Nash-solvable two-person symmetric cycle game forms

摘要

A two-person positional game form g (with perfect information and without moves of chance) is modeled by a finite directed graph (digraph) whose vertices and arcs are interpreted as positions and moves, respectively. All simple directed cycles of this digraph together with its terminal positions form the set A of the outcomes. Each non-terminal position j is controlled by one of two players i∈I=1,2. A strategy ~(xi) of a player i∈I involves selecting a move (j,j′) in each position j controlled by i. We restrict both players to their pure positional strategies; in other words, a move (j,j′) in a position j is deterministic (not random) and it can depend only on j (not on preceding positions or moves or on their numbers). For every pair of strategies (x_1,x_2), the selected moves uniquely define a play, that is, a directed path form a given initial position j~0 to an outcome (a directed cycle or terminal vertex). This outcome a∈A is the result of the game corresponding to the chosen strategies, a=a(x_1,x_2).
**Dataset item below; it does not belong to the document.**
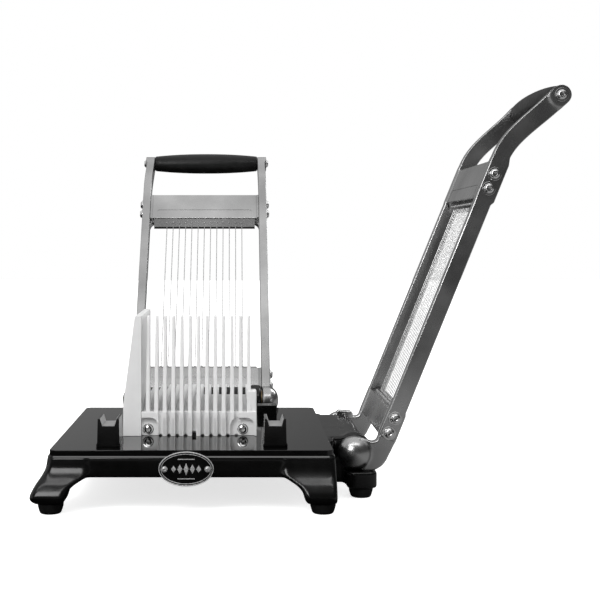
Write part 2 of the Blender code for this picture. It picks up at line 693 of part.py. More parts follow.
def wire_mesh():
    """One laced wire that runs up and down between the crossbars, a pitch further each time."""
    low = LOWER_BAR[1] + 1.2 * MM
    high = UPPER_BAR[0] - 16.2 * MM
    points = []
    for i, x in enumerate(slot_centres(0)):
        ends = (low, high) if i % 2 == 0 else (high, low)
        points.extend([(x, WIRE_OUT, ends[0]), (x, WIRE_OUT, ends[1])])
    curve = bpy.data.curves.new("wires", "CURVE")
    curve.dimensions = "3D"
    curve.bevel_depth = 0.5 * MM
    curve.bevel_resolution = 2
    curve.use_fill_caps = True
    spline = curve.splines.new("POLY")
    spline.points.add(len(points) - 1)
    for point, co in zip(spline.points, points):
        point.co = (*co, 1)
    return welded_mesh(curve, "wires", Matrix.Identity(4))


def grip_mesh():
    """A barrel grip with a bore for its rod, turned about X."""
    half = RAIL_INNER - GAP
    steps = 8
    profile = [(BOLT_HEAD_R + GAP, half)]
    for i in range(steps + 1):
        x = half - 2 * half * i / steps
        bulge = 1 - abs(x / half) ** 2.2
        profile.append((GRIP_END_R + (GRIP_R - GRIP_END_R) * bulge, x))
    profile.append((BOLT_HEAD_R + GAP, -half))
    place = Matrix.Translation((0, GRIP_AXIS[1], GRIP_AXIS[0])) @ Matrix.Rotation(math.pi / 2, 4, "Y")
    return turned_mesh("grip", profile, place)


def grip_rod_mesh():
    """The steel rod inside the grip, with a tapped hole at each end."""
    half = RAIL_INNER - GAP
    depth = 18 * MM
    bore = BOLT_R + GAP
    radius = BOLT_HEAD_R
    profile = [(0, half - depth), (bore, half - depth), (bore, half), (radius, half), (radius, -half),
               (bore, -half), (bore, depth - half), (0, depth - half)]
    place = Matrix.Translation((0, GRIP_AXIS[1], GRIP_AXIS[0])) @ Matrix.Rotation(math.pi / 2, 4, "Y")
    return turned_mesh("grip_rod", profile, place, 16)


def bolt_mesh(sign, out, along):
    seat = Vector((sign * (RAIL_INNER + RAIL_THICK + GAP), out, along))
    outward = Vector((sign, 0, 0))
    return screw_mesh("bolt", BOLT_HEAD_R, BOLT_HEAD_HEIGHT, BOLT_R, BOLT_LENGTH, seat, outward)


def frame_meshes():
    """Every mesh of one wire frame, by the name it takes after the frame's own name."""
    meshes = {
        "lower_crossbar": crossbar_mesh("lower", LOWER_BAR),
        "upper_crossbar": crossbar_mesh("upper", UPPER_BAR),
        "wires": wire_mesh(),
        "grip": grip_mesh(),
        "grip_rod": grip_rod_mesh(),
    }
    for side, sign in (("left", -1), ("right", 1)):
        meshes[f"rail_{side}"] = rail_mesh(sign)
        for name, along in bolt_places().items():
            meshes[f"bolt_{name}_{side}"] = bolt_mesh(sign, WIRE_OUT, along)
        meshes[f"grip_bolt_{side}"] = bolt_mesh(sign, GRIP_AXIS[1], GRIP_AXIS[0])
    return meshes


def frame_material(name, mats):
    if "bolt" in name or name == "grip_rod":
        return mats["steel"]
    if name == "grip":
        return mats["grip"]
    if name == "wires":
        return mats["wire"]
    return mats["aluminium"]


def place_frame(label, pivot, rotation, meshes, mats):
    empty = bpy.data.objects.new(f"{label}_frame_pivot", None)
    empty.location = pivot
    empty.rotation_euler = rotation
    PARTS.objects.link(empty)
    for name, mesh in meshes.items():
        obj = add_object(f"{label}_{name}", mesh, frame_material(name, mats))
        obj.parent = empty
        shade(obj)


def build():
    mats = {
        "enamel": make_material("black_enamel", (0.012, 0.012, 0.013), 0.12, 0.0),
        "rubber": make_material("rubber", (0.02, 0.02, 0.02), 0.8, 0.0),
        "plastic": make_material("white_plastic", (0.82, 0.82, 0.81), 0.4, 0.0),
        "aluminium": make_material("aluminium", (0.62, 0.62, 0.63), 0.3, 1.0),
        "steel": make_material("steel", (0.7, 0.7, 0.71), 0.15, 1.0),
        "wire": make_material("wire_steel", (0.75, 0.75, 0.76), 0.2, 1.0),
        "grip": make_material("grip_plastic", (0.015, 0.015, 0.016), 0.45, 0.0),
        "bronze": make_material("bush_bronze", (0.45, 0.32, 0.16), 0.35, 1.0),
    }
    make_base(mats["enamel"])
    make_feet(mats["rubber"])
    make_badge(mats["steel"], mats["steel"])
    make_posts(mats["enamel"])
    make_bed(mats["plastic"])
    make_front_comb(mats["plastic"])
    make_side_comb(mats["plastic"])
    make_comb_screws(mats["steel"])
    make_hinge("back", ("left", "right"), BACK_PIVOT, Vector((1, 0, 0)), mats["steel"], mats["bronze"])
    make_hinge("right", ("near", "far"), RIGHT_PIVOT, Vector((0, 1, 0)), mats["steel"], mats["bronze"])
    meshes = frame_meshes()
    place_frame("back", BACK_PIVOT, (-BACK_LEAN, 0, 0), meshes, mats)
    place_frame("right", RIGHT_PIVOT, (-RIGHT_LEAN, 0, -math.pi / 2), meshes, mats)


def move_to_foot_origin():
    """Shift the parts and the cutters together, so that the front left foot stands on the origin."""
    x, y = FEET["foot_front_left"]
    for obj in list(PARTS.objects) + list(CUTTERS.objects):
        if obj.parent is None:
            obj.location -= Vector((x, y, 0))


clear_scene()
PARTS = new_collection("vegetable_dicer")
CUTTERS = new_collection("cutters")
build()
move_to_foot_origin()
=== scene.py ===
"""The looks of the two-frame wire dicer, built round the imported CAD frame.

Most CAD nodes get a finer mesh in their place. The bed block, the side comb and the parts inside
the hinges and grips keep their CAD meshes. The fine meshes are in world coordinates, so
a procedural texture has the same scale on every piece.
"""

import json
import math

import bmesh
import bpy
from mathutils import Matrix, Vector


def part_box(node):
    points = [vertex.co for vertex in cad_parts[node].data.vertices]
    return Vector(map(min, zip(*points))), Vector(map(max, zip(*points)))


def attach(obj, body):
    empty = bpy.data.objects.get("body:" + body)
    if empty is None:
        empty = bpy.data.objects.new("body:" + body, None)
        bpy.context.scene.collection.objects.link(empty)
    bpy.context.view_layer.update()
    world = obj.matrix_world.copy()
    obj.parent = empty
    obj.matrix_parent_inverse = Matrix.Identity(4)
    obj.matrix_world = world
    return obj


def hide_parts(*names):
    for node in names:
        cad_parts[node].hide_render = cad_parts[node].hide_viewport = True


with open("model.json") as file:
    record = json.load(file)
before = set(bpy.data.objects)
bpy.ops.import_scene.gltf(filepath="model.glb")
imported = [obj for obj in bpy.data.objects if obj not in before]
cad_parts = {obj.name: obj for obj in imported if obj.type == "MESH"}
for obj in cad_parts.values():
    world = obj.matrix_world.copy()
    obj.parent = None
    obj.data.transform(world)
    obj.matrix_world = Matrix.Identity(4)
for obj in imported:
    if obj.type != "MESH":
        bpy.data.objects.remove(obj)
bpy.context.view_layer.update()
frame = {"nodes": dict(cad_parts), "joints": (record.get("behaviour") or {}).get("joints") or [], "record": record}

# ---- driving dimensions ----
MM = 0.001
GAP = 0.3 * MM

JOINTS = {joint["name"]: joint for joint in frame["joints"]}
BACK_PIVOT = Vector(JOINTS["back_frame_hinge"]["pos_m"])
RIGHT_PIVOT = Vector(JOINTS["right_frame_hinge"]["pos_m"])
BACK_LEAN = math.radians(34.5)
RIGHT_LEAN = math.radians(22.15)
BACK_PLACE = Matrix.Translation(BACK_PIVOT) @ Matrix.Rotation(-BACK_LEAN, 4, "X")
RIGHT_PLACE = (Matrix.Translation(RIGHT_PIVOT) @ Matrix.Rotation(-math.pi / 2, 4, "Z")
               @ Matrix.Rotation(-RIGHT_LEAN, 4, "X"))

PLATE_MID = Vector((148 * MM, 148 * MM, 0))
PLATE_HALF = 150 * MM
PLATE_TOP = 66 * MM
PLATE_CORNER = 7 * MM
LEDGE_DROP = 6.5 * MM
LEDGE_OUT = 1.6 * MM
APRON_BOTTOM = 37 * MM
APRON_WALL = 6 * MM
APRON_HALF = PLATE_HALF + LEDGE_OUT
APRON_CORNER = PLATE_CORNER + LEDGE_OUT
CAVITY_HALF = APRON_HALF - APRON_WALL
LEDGE = PLATE_TOP - LEDGE_DROP
LEG_BOTTOM = 11 * MM
FOOT_GAP = 0.4 * MM
BARREL_R = 17 * MM
BARREL_HALF = 81.5 * MM

PITCH = 9.525 * MM
WIRES = 13
RAIL_INNER = 83.3 * MM
RAIL_THICK = 12 * MM
RAIL_LOW = 17.25 * MM
RAIL_HIGH = 35.75 * MM
WIRE_OUT = 26.5 * MM
LOWER_BAR = (28.5 * MM, 59.5 * MM)
UPPER_BAR = (315.8 * MM, 360.3 * MM)
BAR_FACE = 16.8 * MM
BAR_INSET = BAR_FACE + 1.3 * MM
BAR_BACK = 37 * MM
BOSS_R = 18.5 * MM
SHAFT_R = 8 * MM
GRIP_AXIS = (456.3 * MM, 61.9 * MM)
GRIP_R = 15.2 * MM
GRIP_END_R = 10 * MM
BOLT_HEAD_R = 6.75 * MM
BOLT_HEAD_HEIGHT = 4 * MM
BOLT_SPACING = 17.5 * MM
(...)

Furthermore, each player i∈I=1,2 has a real-valued utility function u_i over A. Standardly, a game form g is called Nash-solvable if for every u=(u _1,u_2) the obtained game (g,u) has a Nash equilibrium (in pure positional strategies). A digraph (and the corresponding game form) is called symmetric if (j,j′) is its arc whenever (j ′,j) is. In this paper we obtain necessary and sufficient conditions for Nash-solvability of symmetric cycle two-person game forms and show that these conditions can be verified in linear time in the size of the digraph.